Putting this idea to the test, Touré-Tillery and colleagues recruited 149 participants from a U.S. university to complete an established twelve-question survey that assessed their level of self-concept clarity. They rated their agreement with statements like, “In general, I have a clear sense of who I am and what I am.”
Three months later, the research team asked the same participants to take a survey that assessed how they might respond to twelve moral scenarios. For example, buying a shirt, wearing it, then returning it to the store. Or allowing someone at work to be blamed for something they did. The team found that those with a lower score on the initial survey’s self-concept clarity scale were less likely to do the right thing.
“When people don’t know who they are, they think their moral actions don’t really reflect who they are,” Touré-Tillery says. “The boundaries between right and wrong don’t work in the same way. If they think they don’t know themselves, it can lead to lying and cheating.”
Yet not all hope is lost. A little bit of help, even something as simple as a reminder, can discourage people from bad behavior, the researchers find.
In a separate study, they asked participants to flip different U.S. coins five times and report their results. Some participants were told that they would receive five cents every time the coin landed on heads, while others were not given this incentive.
In addition, about half of the participants in each of these groups signed an honor pledge beforehand that had statements such as, “It is unethical to lie to get a bonus in the study, regardless of my personal circumstances” and “Cheating in the study is inappropriate because it hurts hardworking researchers who deserve to be treated with respect and honesty.”

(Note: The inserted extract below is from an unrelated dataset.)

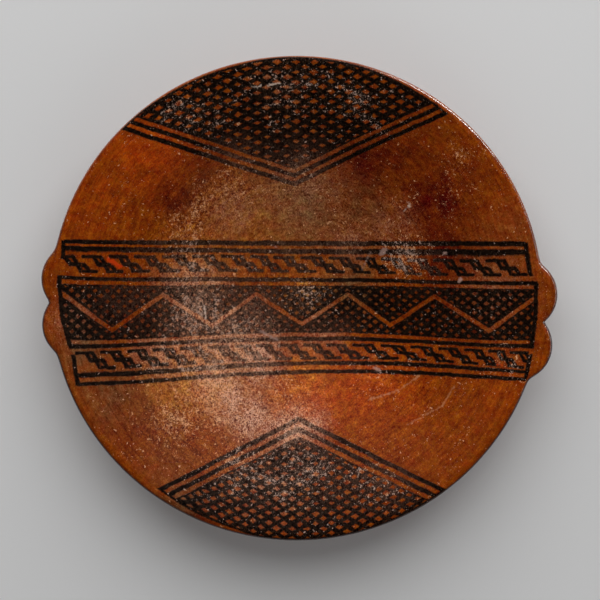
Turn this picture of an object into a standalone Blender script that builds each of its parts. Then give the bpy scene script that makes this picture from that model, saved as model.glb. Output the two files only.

The pledge worked: participants who signed the honor pledge reported around the same number of heads, regardless of whether they had high or low self-concept clarity. In contrast, those who did not sign the honor pledge and had low self-concept clarity reported a higher number of heads to get a bonus.
“When you remind people that it is not okay to justify bad behaviors, it prompts them to reflect on their moral self,” Wang says. “It’s a simple but targeted way of changing behavior.”
Read more about bad behavior in Kellogg Insight.
Values-based leadership
To some, leadership might seem like another box to check as they move up in their careers. It’s easy enough to think, “Do I have a team of people reporting to me? Yes; I must therefore be a leader.”
But for Kellogg’s Harry Kraemer, leadership extends well beyond an individual’s role in an organization.
“Leadership is not a destination,” he writes in Forbes. “Rather, it is a journey of continuous reflection and improvement that lasts a lifetime. The goal is to pursue not only success, but most importantly significance—as measured in the difference you make to others.”
One way to have a meaningful impact on others is to seek their perspective, and to listen to their thoughts with care. “You already know what you know; what you don’t know is how others think and what they believe,” Kraemer writes. “By listening to others, you open your mind to varied points of view and seek to understand perspectives that differ from your own.”
This kind of intentional listening can help people develop a balanced perspective, which in Kraemer’s experience, is pivotal to becoming a “values-based leader.”
Read more from Kraemer in Forbes.
“The research can’t seem to agree on how many transitions we go through in a life. Some say ‘36’ on average. Some more. Some less. But this we know: the unpredictable ones are gonna happen and they’re gonna hurt. And so we must be ready when the storm comes.”
— Craig Wortmann, on LinkedIn, regarding transitions.